* _Stated exercise_: Reproduce the lines below from the one that contains "What parts and" through the end, inclusive, and add nothing.

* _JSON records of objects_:
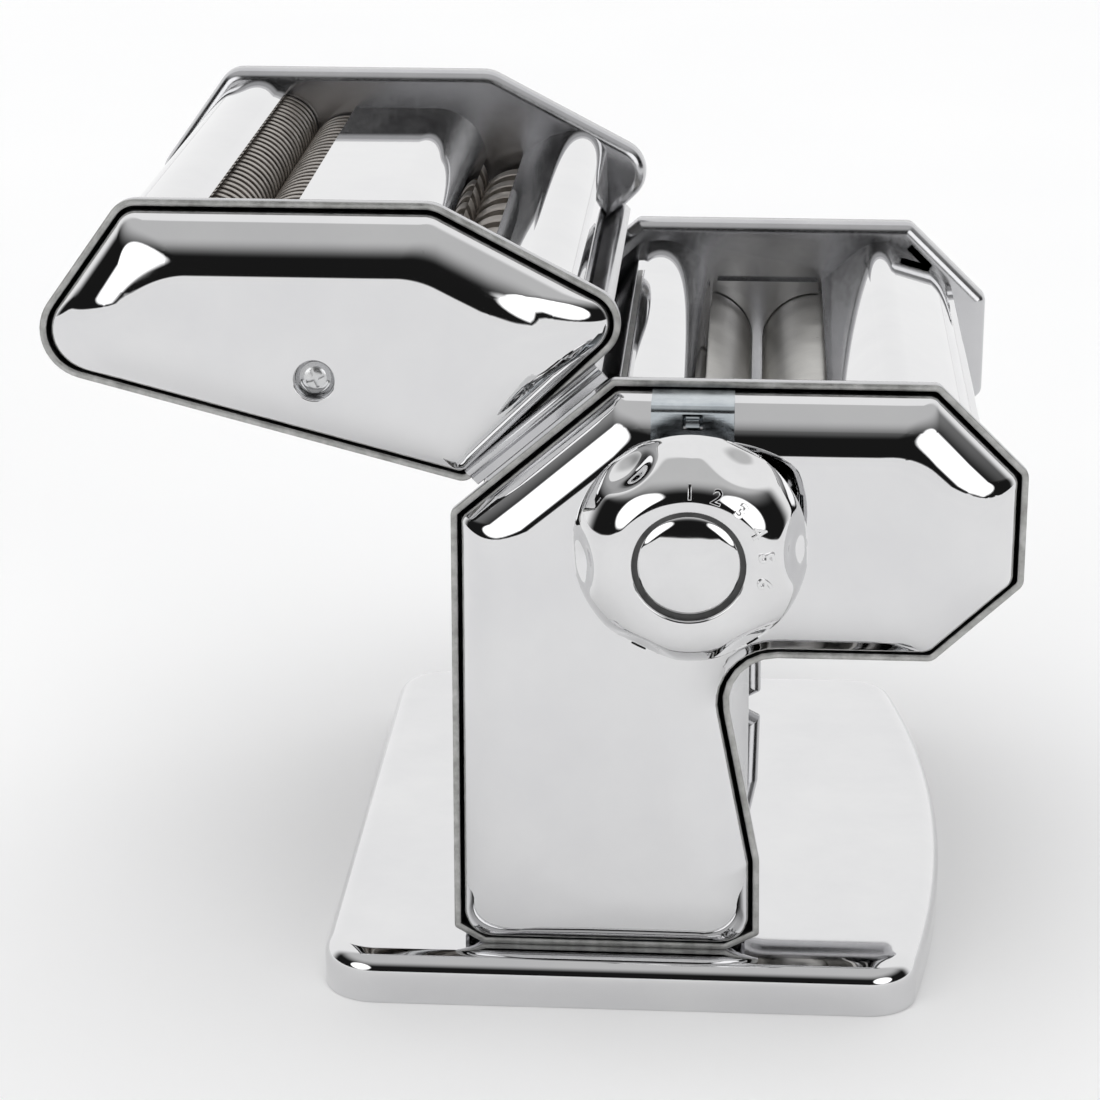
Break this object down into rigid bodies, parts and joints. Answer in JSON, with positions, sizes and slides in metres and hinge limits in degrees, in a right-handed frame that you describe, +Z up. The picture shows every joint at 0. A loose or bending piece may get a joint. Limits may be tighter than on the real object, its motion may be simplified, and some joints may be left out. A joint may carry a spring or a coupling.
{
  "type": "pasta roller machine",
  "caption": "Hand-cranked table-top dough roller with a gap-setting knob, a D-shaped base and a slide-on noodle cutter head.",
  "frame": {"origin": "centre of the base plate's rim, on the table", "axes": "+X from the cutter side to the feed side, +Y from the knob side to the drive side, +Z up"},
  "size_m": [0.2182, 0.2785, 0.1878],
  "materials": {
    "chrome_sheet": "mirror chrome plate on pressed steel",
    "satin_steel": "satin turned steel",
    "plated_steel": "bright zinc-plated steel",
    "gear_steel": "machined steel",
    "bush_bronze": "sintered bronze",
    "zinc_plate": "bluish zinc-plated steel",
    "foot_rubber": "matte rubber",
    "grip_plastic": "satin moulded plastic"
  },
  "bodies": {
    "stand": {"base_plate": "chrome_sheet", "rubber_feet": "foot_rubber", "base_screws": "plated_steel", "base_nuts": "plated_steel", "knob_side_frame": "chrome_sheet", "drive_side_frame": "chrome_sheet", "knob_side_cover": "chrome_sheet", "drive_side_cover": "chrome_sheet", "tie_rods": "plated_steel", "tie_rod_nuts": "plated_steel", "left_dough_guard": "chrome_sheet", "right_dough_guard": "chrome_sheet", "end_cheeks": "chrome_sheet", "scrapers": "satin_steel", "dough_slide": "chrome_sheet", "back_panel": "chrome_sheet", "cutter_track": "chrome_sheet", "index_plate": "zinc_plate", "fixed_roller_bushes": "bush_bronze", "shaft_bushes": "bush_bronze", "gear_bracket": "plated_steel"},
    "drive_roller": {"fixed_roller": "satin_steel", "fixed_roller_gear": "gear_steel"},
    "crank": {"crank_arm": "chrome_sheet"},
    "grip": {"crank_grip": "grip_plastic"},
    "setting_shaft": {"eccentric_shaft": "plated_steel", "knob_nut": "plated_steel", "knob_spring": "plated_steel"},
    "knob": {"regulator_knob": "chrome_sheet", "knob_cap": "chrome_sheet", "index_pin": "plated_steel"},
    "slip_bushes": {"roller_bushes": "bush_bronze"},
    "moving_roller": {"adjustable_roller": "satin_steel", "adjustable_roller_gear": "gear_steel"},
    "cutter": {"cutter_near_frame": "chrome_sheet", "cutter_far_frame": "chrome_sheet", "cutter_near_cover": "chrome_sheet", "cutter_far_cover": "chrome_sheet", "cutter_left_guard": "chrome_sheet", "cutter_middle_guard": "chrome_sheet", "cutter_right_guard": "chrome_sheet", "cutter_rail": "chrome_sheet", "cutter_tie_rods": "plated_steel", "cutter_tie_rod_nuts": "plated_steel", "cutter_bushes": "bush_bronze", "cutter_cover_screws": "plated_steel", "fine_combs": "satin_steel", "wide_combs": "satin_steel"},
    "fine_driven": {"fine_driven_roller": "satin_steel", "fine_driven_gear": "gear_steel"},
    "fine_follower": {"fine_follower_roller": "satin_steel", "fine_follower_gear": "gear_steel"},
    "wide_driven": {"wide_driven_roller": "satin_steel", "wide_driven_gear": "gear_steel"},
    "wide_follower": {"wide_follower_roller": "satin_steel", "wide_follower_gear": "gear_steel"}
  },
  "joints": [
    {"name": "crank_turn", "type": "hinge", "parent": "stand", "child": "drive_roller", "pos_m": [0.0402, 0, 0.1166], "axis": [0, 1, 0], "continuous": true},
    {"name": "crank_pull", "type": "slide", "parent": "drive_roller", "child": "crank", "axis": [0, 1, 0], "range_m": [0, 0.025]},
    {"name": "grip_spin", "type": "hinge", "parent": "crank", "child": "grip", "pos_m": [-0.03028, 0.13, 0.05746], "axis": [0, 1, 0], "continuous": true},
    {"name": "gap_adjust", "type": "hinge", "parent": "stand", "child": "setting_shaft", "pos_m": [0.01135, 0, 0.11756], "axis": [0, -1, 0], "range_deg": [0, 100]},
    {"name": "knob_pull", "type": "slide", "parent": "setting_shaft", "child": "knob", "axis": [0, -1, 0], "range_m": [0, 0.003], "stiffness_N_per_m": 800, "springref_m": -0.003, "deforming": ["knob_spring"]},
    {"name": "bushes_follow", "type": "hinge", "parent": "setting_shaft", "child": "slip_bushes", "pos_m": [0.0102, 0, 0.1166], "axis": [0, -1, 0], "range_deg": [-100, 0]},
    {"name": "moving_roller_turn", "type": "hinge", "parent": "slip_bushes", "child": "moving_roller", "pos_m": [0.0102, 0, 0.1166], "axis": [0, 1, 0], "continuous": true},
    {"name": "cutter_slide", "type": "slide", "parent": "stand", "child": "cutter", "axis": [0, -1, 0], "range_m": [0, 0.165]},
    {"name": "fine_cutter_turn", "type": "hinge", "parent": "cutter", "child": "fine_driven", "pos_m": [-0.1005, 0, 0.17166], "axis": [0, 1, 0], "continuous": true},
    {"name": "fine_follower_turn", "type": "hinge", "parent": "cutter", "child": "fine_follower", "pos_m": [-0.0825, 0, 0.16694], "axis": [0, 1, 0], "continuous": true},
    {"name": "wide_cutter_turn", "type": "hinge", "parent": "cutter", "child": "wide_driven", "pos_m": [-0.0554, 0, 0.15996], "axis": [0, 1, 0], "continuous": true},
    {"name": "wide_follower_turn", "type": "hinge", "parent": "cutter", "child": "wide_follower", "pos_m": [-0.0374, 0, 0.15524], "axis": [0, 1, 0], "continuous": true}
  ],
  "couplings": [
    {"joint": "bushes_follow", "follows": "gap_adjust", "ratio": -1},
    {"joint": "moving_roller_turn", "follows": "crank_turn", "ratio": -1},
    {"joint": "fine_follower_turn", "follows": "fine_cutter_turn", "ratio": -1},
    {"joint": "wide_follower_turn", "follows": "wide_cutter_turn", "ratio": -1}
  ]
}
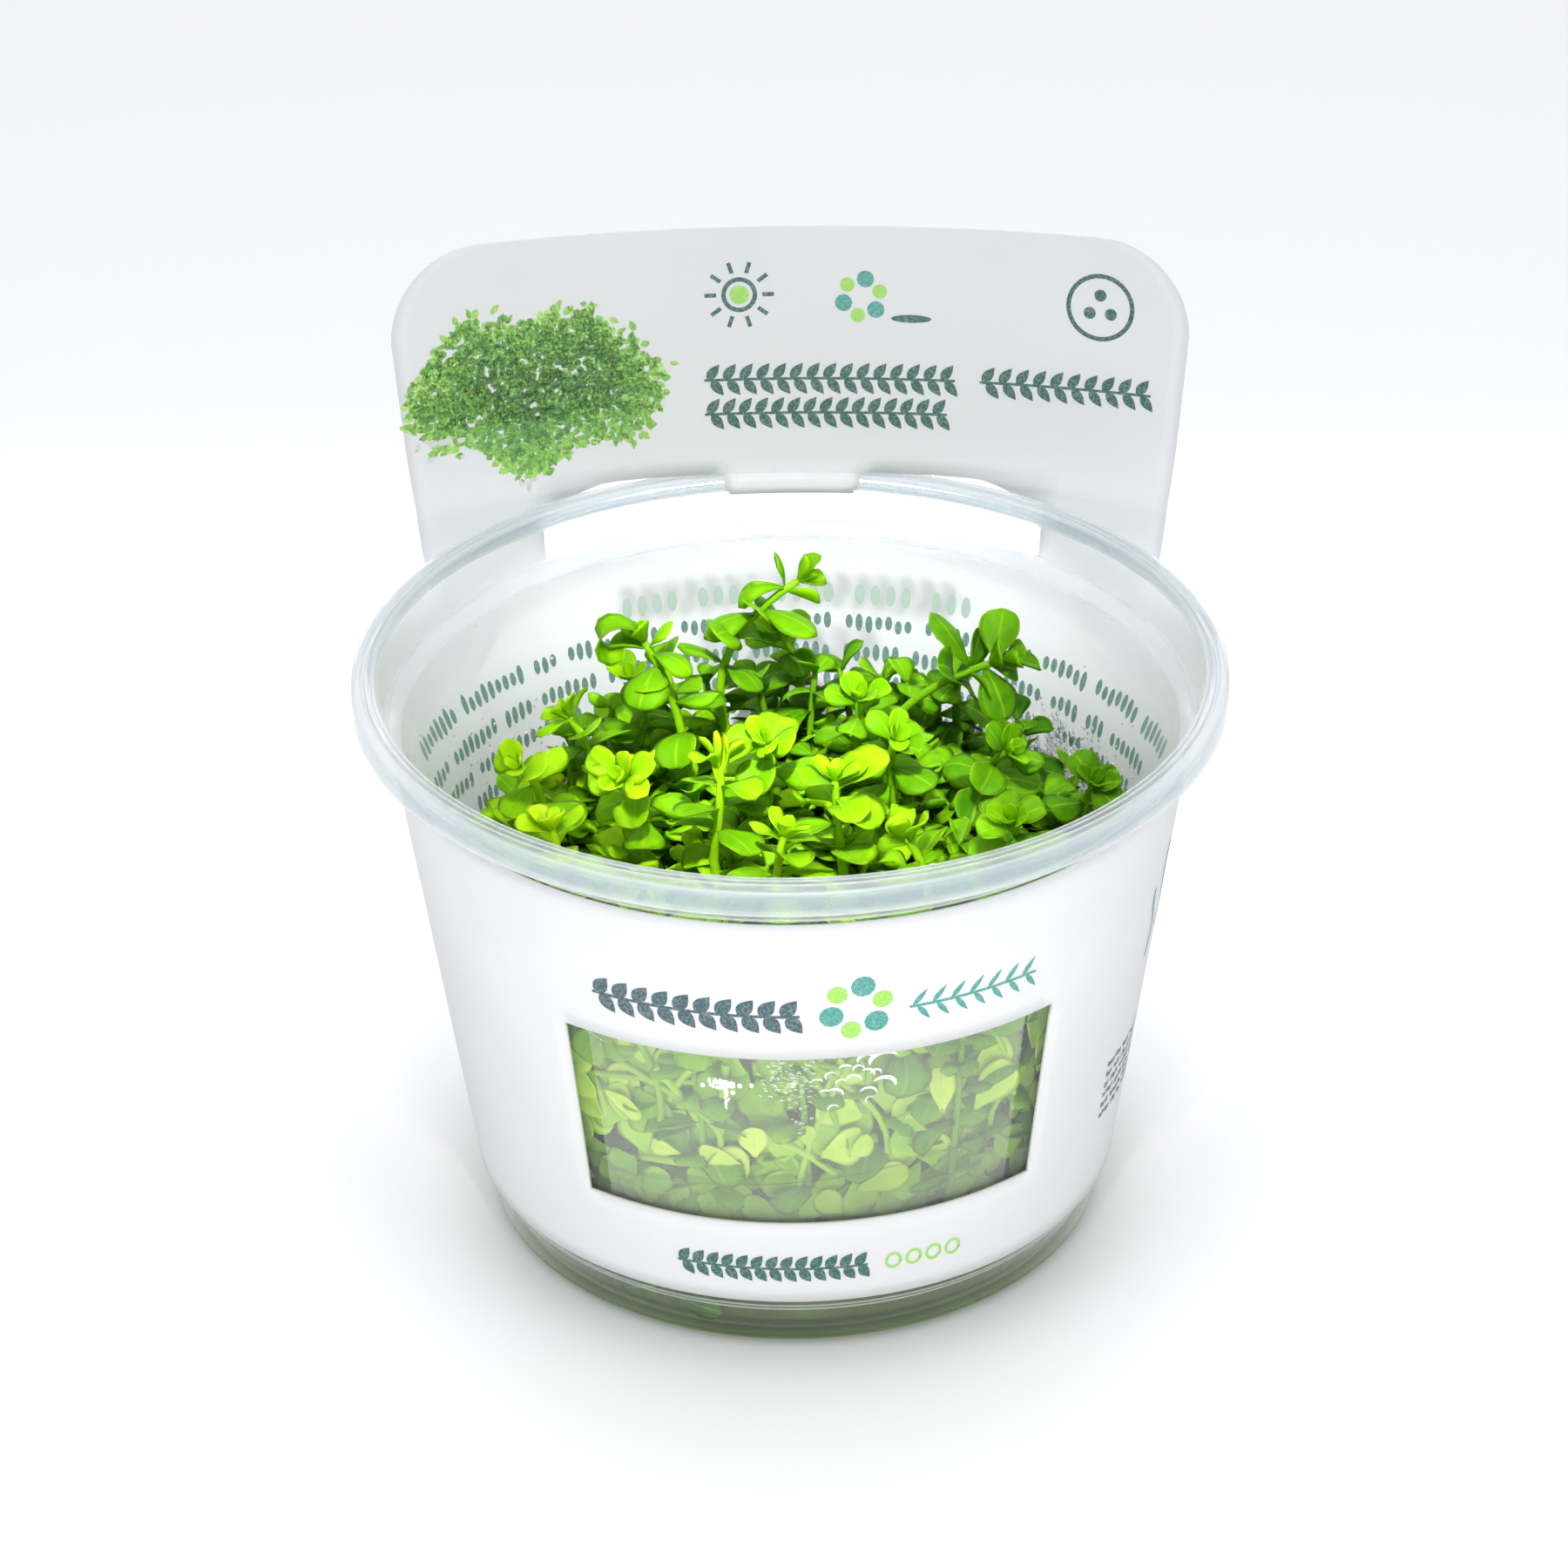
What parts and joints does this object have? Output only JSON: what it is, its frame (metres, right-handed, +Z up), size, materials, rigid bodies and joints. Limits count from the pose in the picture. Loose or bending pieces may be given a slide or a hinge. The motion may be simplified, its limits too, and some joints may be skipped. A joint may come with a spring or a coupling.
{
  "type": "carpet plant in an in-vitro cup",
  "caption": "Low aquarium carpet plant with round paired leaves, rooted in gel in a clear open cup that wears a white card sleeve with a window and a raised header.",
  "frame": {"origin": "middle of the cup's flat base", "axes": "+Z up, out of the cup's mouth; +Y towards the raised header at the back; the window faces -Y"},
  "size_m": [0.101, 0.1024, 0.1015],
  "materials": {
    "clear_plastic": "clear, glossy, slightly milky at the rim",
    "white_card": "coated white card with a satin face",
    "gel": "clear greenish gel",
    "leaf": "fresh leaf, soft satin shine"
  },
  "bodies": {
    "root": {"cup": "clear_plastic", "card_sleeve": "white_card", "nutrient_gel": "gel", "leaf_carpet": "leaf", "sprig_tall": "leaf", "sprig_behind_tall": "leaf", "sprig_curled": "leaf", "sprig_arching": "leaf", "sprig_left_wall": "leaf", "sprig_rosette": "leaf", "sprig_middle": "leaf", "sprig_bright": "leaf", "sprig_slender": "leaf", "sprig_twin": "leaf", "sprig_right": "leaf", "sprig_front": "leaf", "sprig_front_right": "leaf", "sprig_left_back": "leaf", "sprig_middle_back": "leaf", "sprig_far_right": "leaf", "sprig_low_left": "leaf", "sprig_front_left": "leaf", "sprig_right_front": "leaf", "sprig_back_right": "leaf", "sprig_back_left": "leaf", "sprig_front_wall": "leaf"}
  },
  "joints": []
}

* _Task output_:
What parts and joints does this object have? Output only JSON: what it is, its frame (metres, right-handed, +Z up), size, materials, rigid bodies and joints. Limits count from the pose in the picture. Loose or bending pieces may be given a slide or a hinge. The motion may be simplified, its limits too, and some joints may be skipped. A joint may come with a spring or a coupling.
{
  "type": "carpet plant in an in-vitro cup",
  "caption": "Low aquarium carpet plant with round paired leaves, rooted in gel in a clear open cup that wears a white card sleeve with a window and a raised header.",
  "frame": {"origin": "middle of the cup's flat base", "axes": "+Z up, out of the cup's mouth; +Y towards the raised header at the back; the window faces -Y"},
  "size_m": [0.101, 0.1024, 0.1015],
  "materials": {
    "clear_plastic": "clear, glossy, slightly milky at the rim",
    "white_card": "coated white card with a satin face",
    "gel": "clear greenish gel",
    "leaf": "fresh leaf, soft satin shine"
  },
  "bodies": {
    "root": {"cup": "clear_plastic", "card_sleeve": "white_card", "nutrient_gel": "gel", "leaf_carpet": "leaf", "sprig_tall": "leaf", "sprig_behind_tall": "leaf", "sprig_curled": "leaf", "sprig_arching": "leaf", "sprig_left_wall": "leaf", "sprig_rosette": "leaf", "sprig_middle": "leaf", "sprig_bright": "leaf", "sprig_slender": "leaf", "sprig_twin": "leaf", "sprig_right": "leaf", "sprig_front": "leaf", "sprig_front_right": "leaf", "sprig_left_back": "leaf", "sprig_middle_back": "leaf", "sprig_far_right": "leaf", "sprig_low_left": "leaf", "sprig_front_left": "leaf", "sprig_right_front": "leaf", "sprig_back_right": "leaf", "sprig_back_left": "leaf", "sprig_front_wall": "leaf"}
  },
  "joints": []
}